Fortaleza virou estrela, ao discurso persuasivo de uma bairrista cearense. Um tema “quebra-gelo” que sempre precede minhas reuniões de trabalho. E eu não perco a oportunidade, lógico, de pôr um azeite nessa predileção pela Terra da Luz. Assim, depois de “vender o meu peixe”, o convite para umas férias no Ceará ganha um tom de provocação. Uma "viagem na maionese" pelos próximos 60 segundos, enquanto eu me predisponho a fazer um roteiro de tudo o que Fortaleza tem de bom. Onde comer, o que fazer, e lugarzinhos especiais que só quem conhece, indica.

Já teve gente que veio conferir (e aprovou) o Festival de Jazz e Blues da nossa bela Guaramiranga, e várias outras ameaças que se amontoam a cada viagem, nas prosas pré e pós-reunião. Uma boa e nobre causa para elaborar o prometido roteiro (muita responsa!) que pretendo postar aqui, de bandeja e com tapete vermelho, para os meus amigos publicitários de por aí afora. E, também, para quem mais quiser arriscar os conselhos turísticos dessa nativa que adora sua terra natal.

Sinto-me verdadeiramente privilegiada por morar em Fortaleza. Mais ainda, após percorrer quase todo o País. Para mim, o Ceará é um dos lugares mais bonitos e interessantes para se viver. Tenho me deparado com muita coisa de encher os olhos, é verdade. O Brasil é lindo. Mas, também me vejo, por vezes, decepcionada. Cidades, as quais eu guardava grande expectativa, e que me pareceram mal cuidadas, ou velhas, ou tristes.

Desde criança (e quem me conhece na intimidade, bem sabe), eu tenho a mania de adivinhar como vivem as pessoas, se são felizes, tristes, chatas ou legais, a partir das fachadas de suas casas, dos móveis, trajes e fisionomias. Capto tudo em um segundo. Portão aberto é prato cheio pra mim. Crio as minhas impressões e vou construindo as minhas “verdades imaginárias”. É um hobby esquisito e, talvez, engraçado. Gosto de fazer isso. E faço com discrição pra não levar a fama de “reparadeira”.

Às vezes, vejo a felicidade na singeleza do jardim de uma casa simples, nas janelas escancaradas, no vaso sobre a mesinha ou num pé de jambo frondoso. E posso sentir a melancolia na frieza de uma bela mobília, no interior obscuro, no silêncio ou no vazio de uma dessas “portas abertas”, desses muros baixos, onde o meu olhar esticado consegue entrar.

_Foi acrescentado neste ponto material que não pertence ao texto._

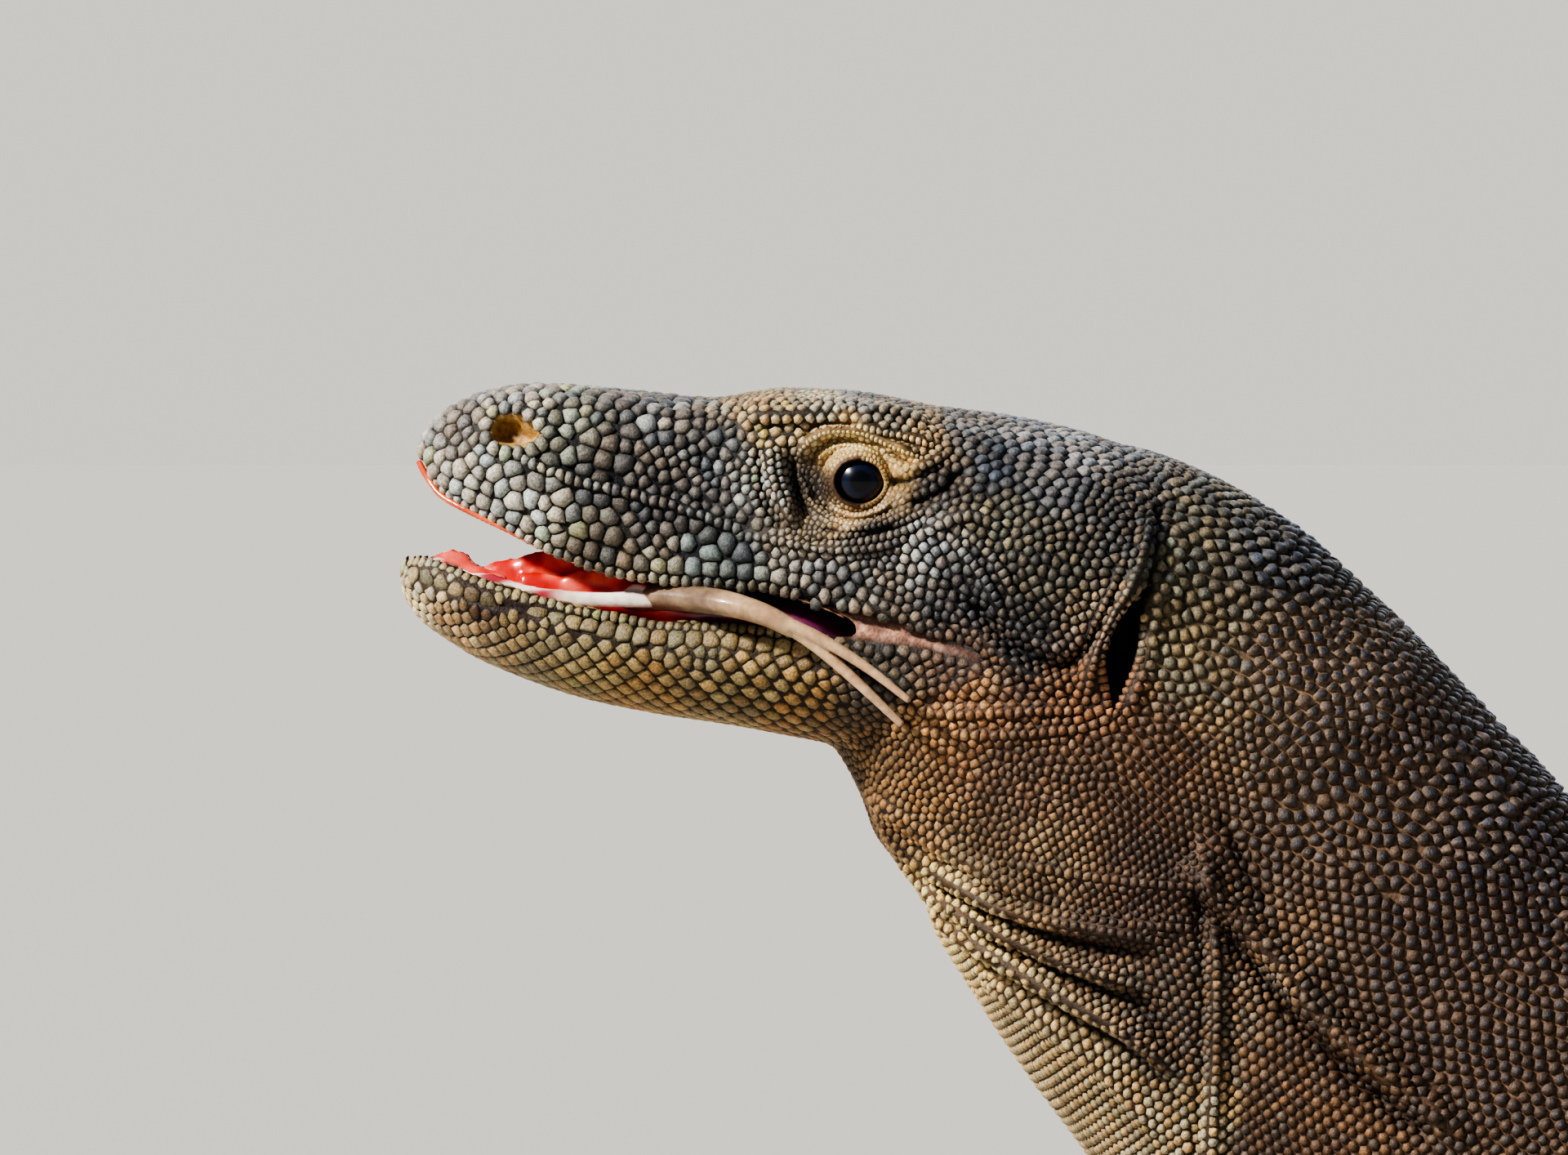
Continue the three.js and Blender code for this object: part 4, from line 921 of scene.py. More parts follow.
ZONES = [
    zone("snout tip", 3, 6, 4.4, (128, 122, 112), (204, 196, 178), (62, 52, 42), pale=0.55),
    zone("snout top", 30, 25, 4.2, (84, 80, 76), (198, 188, 168), (36, 33, 30), pale=0.45),
    zone("bridge", 60, 22, 4.2, (66, 64, 64), (180, 172, 156), (28, 27, 27), pale=0.4, stretch=1.15),
    zone("snout side", 48, 4, 4.6, (46, 48, 56), (150, 146, 132), (18, 20, 24), pale=0.35),
    zone("behind the nostril", 40, 13, 4.4, (78, 80, 78), (206, 202, 166), (34, 34, 34), pale=0.6),
    zone("before the nostril", 13, 14, 4.2, (104, 98, 92), (186, 176, 158), (48, 42, 36), pale=0.45),
    zone("below the nostril", 20, 1, 4.5, (122, 120, 112), (206, 202, 184), (48, 44, 38), pale=0.6),
    zone("front upper lip", 26, -9, 4.8, (138, 132, 116), (212, 206, 186), (56, 48, 36), pale=0.6),
    zone("middle upper lip", 52, -17, 4.8, (73, 66, 58), (156, 148, 128), (32, 28, 23), pale=0.45),
    zone("upper lip's edge", 56, -25, 3.2, (112, 98, 78), (190, 174, 142), (50, 38, 28), pale=0.4),
    zone("rear upper lip", 80, -20, 4.5, (46, 51, 56), (144, 148, 136), (18, 20, 27), pale=0.48),
    zone("side of the snout", 66, -6, 3.4, (44, 45, 52), (150, 142, 126), (18, 19, 24), pale=0.25),
    zone("lore", 80, 4, 3.2, (44, 46, 54), (172, 166, 152), (17, 18, 22), pale=0.3),
    zone("before the eye", 96, 0, 2.4, (92, 86, 76), (206, 198, 176), (38, 34, 30), pale=0.55),
    zone("brow", 108, 18, 3.0, (100, 91, 80), (212, 194, 156), (38, 33, 28), pale=0.48),
    zone("front brow", 96, 15, 3.0, (112, 94, 70), (214, 184, 132), (44, 34, 26), pale=0.55),
    zone("top of the head", 119, 26, 3.6, (80, 75, 70), (164, 154, 138), (34, 31, 29), pale=0.5),
    zone("upper lid", 114, 8, 1.3, (192, 156, 96), (232, 200, 140), (206, 164, 98), 0.08, pale=0.5),
    zone("outer fold of the lid", 112, 13, 1.5, (180, 142, 86), (234, 200, 142), (166, 126, 76), 0.2,
         pale=0.5),
    zone("rear upper lid", 129, 5, 1.8, (188, 150, 90), (226, 192, 130), (184, 142, 82), 0.1, pale=0.5),
    zone("under the rear brow", 134, 9.5, 2.4, (150, 118, 70), (222, 188, 132), (84, 58, 32), pale=0.6),
    zone("before the pupil", 107, 0, 1.5, (50, 40, 34), (100, 80, 60), (30, 22, 18), 0.1, pale=0.3),
    zone("lower lid", 118, -8.6, 1.3, (158, 128, 84), (218, 190, 142), (160, 124, 80), 0.14, pale=0.5),
    zone("under the front lid", 107, -8, 1.6, (96, 82, 62), (168, 148, 114), (84, 66, 48), 0.14, pale=0.4),
    zone("under the eye", 122, -15, 2.0, (50, 46, 44), (138, 130, 118), (22, 20, 20), pale=0.35),
    zone("rear brow", 129, 17.5, 3.0, (78, 71, 64), (172, 156, 126), (32, 28, 25), pale=0.4),
    zone("behind the brow", 147, 13, 3.2, (58, 55, 56), (146, 138, 126), (25, 24, 25), pale=0.4, stretch=1.1),
    zone("behind the lids", 137, 1, 2.4, (58, 52, 48), (128, 118, 104), (24, 20, 20), pale=0.3),
    zone("behind the eye", 155, 4, 3.3, (36, 38, 44), (106, 108, 108), (16, 17, 20), pale=0.3, stretch=1.2),
    zone("back of the head", 165, 14, 3.4, (76, 76, 80), (190, 184, 172), (34, 33, 34), pale=0.5, lean=0.2,
         stretch=1.3),
    zone("temple", 178, 3, 3.4, (62, 60, 62), (164, 158, 148), (28, 27, 28), pale=0.4, lean=0.3, stretch=1.3),
    zone("cheek", 138, -19, 2.8, (110, 105, 99), (204, 197, 181), (31, 29, 28), pale=0.55, lie=35,
         stretch=1.2),
    zone("lower cheek", 146, -30, 2.6, (51, 51, 55), (138, 131, 120), (20, 20, 23), pale=0.3, lie=45,
         stretch=1.4),
    zone("over the mouth's corner", 112, -27, 3.4, (76, 74, 74), (170, 164, 150), (26, 25, 26), pale=0.5,
         stretch=1.1),
    zone("upper cheek", 155, -8, 2.7, (48, 46, 44), (178, 166, 130), (21, 20, 19), pale=0.25, lie=40,
         stretch=1.3),
    zone("jaw muscle", 170, -22, 2.7, (46, 43, 40), (170, 156, 124), (22, 20, 18), pale=0.25, lie=20,
         stretch=1.1),
    zone("low jaw muscle", 166, -40, 2.5, (38, 36, 36), (112, 106, 94), (16, 15, 16), pale=0.25, lie=30,
         stretch=1.2),
    zone("before the ear", 181, -40, 2.2, (100, 84, 68), (206, 178, 138), (46, 36, 28), pale=0.4, lie=60,
         stretch=1.4),
    zone("under the ear", 178, -55, 2.5, (106, 73, 46), (183, 136, 90), (55, 33, 20), pale=0.4, stretch=1.2),
    zone("above the ear", 190, -8, 2.8, (54, 50, 48), (136, 124, 106), (26, 23, 21), pale=0.3),
    zone("behind the ear", 204, -44, 3.2, (36, 34, 34), (224, 206, 146), (118, 100, 70), 0.36, 0.96,
         pale=0.32, lie=70, stretch=1.15),
    zone("over behind the ear", 206, -20, 3.7, (40, 40, 43), (196, 184, 142), (114, 100, 76), 0.36, 0.96,
         pale=0.28, lie=70, stretch=1.2),
    zone("nape", 232, -22, 4.4, (34, 36, 42), (108, 108, 108), (110, 98, 82), 0.46, 0.96, 0.7, 0.34),
    zone("back of the neck", 290, -90, 4.6, (28, 29, 35), (114, 104, 94), (138, 112, 82), 0.46, 0.96, 0.7,
         0.3),
    zone("high on the neck", 238, -50, 4.2, (27, 28, 33), (112, 100, 86), (176, 146, 108), 0.4, 0.96, 0.5,
         0.32),
    zone("side of the neck", 250, -84, 4.1, (26, 26, 31), (114, 98, 78), (134, 106, 74), 0.36, 0.96, 0.4,
         0.32),
    zone("low on the neck", 280, -130, 4.1, (24, 24, 28), (98, 82, 67), (130, 102, 73), 0.36, 0.96, 0.3,
         0.28),
    zone("under the slanting fold", 236, -166, 2.9, (54, 44, 34), (130, 102, 70), (92, 64, 38), 0.34,
         pale=0.38),
    zone("before the fold", 192, -110, 2.3, (46, 37, 31), (112, 88, 62), (74, 50, 32), 0.36, pale=0.35),
    zone("dark by the fold", 198, -143, 2.5, (68, 57, 45), (142, 120, 88), (56, 41, 28), 0.36, pale=0.36),
    zone("throat", 160, -98, 2.4, (70, 56, 40), (154, 126, 85), (76, 55, 33), 0.36, pale=0.4),
    zone("upper throat", 160, -78, 2.4, (60, 48, 37), (144, 112, 76), (80, 54, 34), 0.34, pale=0.38),
    zone("neck before the fold", 195, -75, 2.7, (36, 32, 31), (126, 100, 70), (118, 84, 52), 0.36, 0.97,
         pale=0.3),
    zone("front of the throat", 140, -118, 2.8, (162, 138, 84), (224, 200, 136), (87, 61, 30), 0.36, pale=0.6,
         lie=90, stretch=1.25),
    zone("upper edge of the throat", 120, -92, 2.5, (92, 68, 42), (160, 124, 80), (52, 32, 16), 0.34,
         pale=0.45),
    zone("low on the throat", 178, -155, 2.9, (130, 110, 70), (186, 164, 114), (70, 50, 26), 0.36, pale=0.6,
         lie=90, stretch=1.25),
    zone("upright fold", 209, -172, 2.9, (128, 112, 76), (198, 178, 128), (74, 56, 34), 0.34, pale=0.5,
         lie=90, stretch=1.2),
    zone("behind the upright fold", 220, -172, 2.9, (56, 45, 35), (120, 96, 68), (76, 54, 34), 0.34,
         pale=0.35),
    zone("under the jaw's corner", 128, -76, 2.5, (84, 62, 38), (158, 122, 76), (46, 28, 14), 0.32, pale=0.4),
    zone("chin", 0, -30, 3.6, (168, 148, 117), (236, 222, 188), (92, 70, 48), 0.2, pale=0.55),
    zone("front of the lower lip", 3, -22.4, 2.8, (138, 128, 94), (190, 180, 142), (78, 52, 36), 0.14,
         pale=0.5, lie=90, stretch=1.3),
    zone("lower lip", 21, -29.2, 2.7, (130, 120, 86), (178, 168, 128), (64, 38, 26), 0.12, pale=0.5, lie=90,
         stretch=1.4),
    zone("middle of the lower lip", 46, -33.6, 2.7, (126, 116, 84), (172, 162, 122), (60, 38, 26), 0.12,
         pale=0.5, lie=90, stretch=1.4),
    zone("rear of the lower lip", 76, -37.4, 3.0, (108, 98, 72), (156, 144, 110), (62, 50, 36), 0.16,
         pale=0.4),
    zone("muddy lip", 17, -33.5, 3.6, (66, 42, 31), (146, 116, 84), (36, 18, 14), 0.2, pale=0.2),
    zone("front of the jaw", 12, -41, 3.8, (129, 103, 71), (214, 186, 143), (51, 34, 23), 0.18, pale=0.45),
    zone("upper jaw side", 48, -40, 3.9, (94, 86, 67), (154, 142, 112), (58, 47, 34), 0.18, 0.99, pale=0.4,
         lie=5, stretch=1.45),
    zone("middle of the jaw", 50, -50, 3.5, (116, 98, 64), (172, 149, 102), (58, 43, 26), 0.2, 0.99, 0.5, 0.5,
         8, 1.75),
    zone("bottom of the jaw", 56, -58, 3.4, (130, 99, 57), (184, 148, 92), (64, 43, 22), 0.22, 0.99, 0.5, 0.5,
         10, 1.75),
    zone("rear of the jaw", 92, -54, 3.2, (110, 92, 60), (178, 154, 104), (56, 41, 24), 0.24, 0.99, 0.5, 0.45,
         8, 1.75),
    zone("rear bottom of the jaw", 100, -62, 3.1, (112, 83, 47), (172, 133, 79), (60, 40, 20), 0.24, 0.99,
         0.5, 0.5, 8, 1.75),
    zone("behind the tongue", 124, -50, 2.7, (50, 48, 46), (132, 114, 86), (28, 22, 18), 0.24, pale=0.3,
         stretch=1.4),
    zone("below the mouth's corner", 143, -49, 2.3, (62, 52, 45), (146, 116, 84), (48, 32, 22), 0.26,
         pale=0.35, stretch=1.4),
    zone("rusty skin", 146, -58, 2.4, (104, 74, 49), (196, 150, 94), (96, 60, 32), 0.3, pale=0.42,
         stretch=1.5),
    zone("rusty skin below", 140, -66, 2.4, (112, 80, 50), (196, 150, 94), (98, 62, 32), 0.3, pale=0.48,
         stretch=1.4),
    zone("shoulders", 400, -190, 6.2, (40, 36, 34), (104, 92, 78), (66, 48, 35), 0.26, 0.88, 0.4, 0.35),
    zone("upper arm", 425, -320, 5.8, (46, 40, 36), (112, 98, 82), (64, 48, 36), 0.28, 0.9, 0.4, 0.35),
    zone("back", 620, -190, 7.0, (42, 38, 35), (104, 92, 78), (62, 47, 35), 0.26, 0.88, 0.4, 0.35),
    zone("flank", 620, -300, 6.6, (48, 42, 36), (118, 102, 84), (74, 54, 39), 0.26, 0.88, 0.4, 0.4),
    zone("belly", 620, -400, 8.0, (112, 97, 74), (170, 152, 122), (86, 70, 50), 0.16, 0.95, 0.2, 0.5),
    zone("chest", 340, -340, 5.6, (98, 80, 56), (170, 148, 114), (70, 50, 32), 0.22, 0.93, 0.2, 0.5),
    zone("rump", 960, -240, 6.8, (40, 37, 34), (100, 90, 76), (60, 46, 35), 0.26, 0.88, 0.4, 0.35),
    zone("root of the tail", 1150, -360, 7.0, (40, 36, 32), (100, 88, 73), (58, 44, 32), 0.26, 0.9, 0.5,
         0.35),
    zone("tail", 1500, -480, 6.2, (38, 34, 30), (94, 82, 68), (54, 41, 30), 0.26, 0.9, 0.5, 0.35,
         stretch=1.2),
    zone("thin tail", 1900, -505, 5.0, (36, 32, 29), (90, 78, 66), (50, 38, 28), 0.26, 0.9, 0.5, 0.35,
         stretch=1.3),
    zone("tail tip", 2230, -520, 3.4, (32, 29, 27), (80, 70, 60), (44, 34, 26), 0.24, 0.9, 0.5, 0.35),
    zone("forefoot", 400, -505, 3.7, (42, 38, 34), (106, 95, 82), (50, 41, 33), pale=0.35),
    zone("foreleg", 450, -430, 5.6, (44, 39, 35), (108, 96, 82), (58, 45, 34), 0.26, 0.9, 0.3, 0.35),
    zone("hind foot", 930, -505, 3.9, (42, 38, 34), (106, 95, 82), (50, 41, 33), pale=0.35),
    zone("hind leg", 920, -420, 6.0, (44, 39, 35), (108, 96, 82), (58, 45, 34), 0.26, 0.9, 0.3, 0.35),
]
ZONE_PLACES, ZONE_VALUES = (np.array([one[k] for one in ZONES], float) for k in (1, 2))
ZONE_SHARPNESS = 2.4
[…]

Quando viajo, então, não resisto à prática desse “sacrifício” de reparar a vida alheia. É fascinante pra mim. Cada cidade é um desafio a desvendar. Sempre que possível, gosto de caminhar a pé pelas ruas, principalmente, se eu estiver num lugar friozinho. Sinto a atmosfera, o sol brando tocar a minha pele e vou pensando sobre o jeito de viver daquele povo. Sinto-me cada um deles e experimento sensações inúmeras. Serei normal?

É um exercício interessante quando se está só, longe de tudo e de todos. Um momento só meu, que também me faz pensar na minha própria vida, nos meus projetos para o futuro que são bem ousados, porém, pacatos (talvez eu os conte aqui). Mas, sobretudo, são vivências que me abrem clareiras no propósito íntimo de me tornar uma pessoa melhor a cada dia, mais atenta às pessoas que eu amo, mais segura dos meus valores. E que, portanto, me instigam a zelar pela qualidade dos momentos que estou entre a minha família. Nada me enche mais de alegria, que o dia do regresso ao lar. Sobrevoar Fortaleza é uma euforia. Felicidade é voltar pra casa, onde não só os meus olhos adentram, mas, o meu coração e a minha alma.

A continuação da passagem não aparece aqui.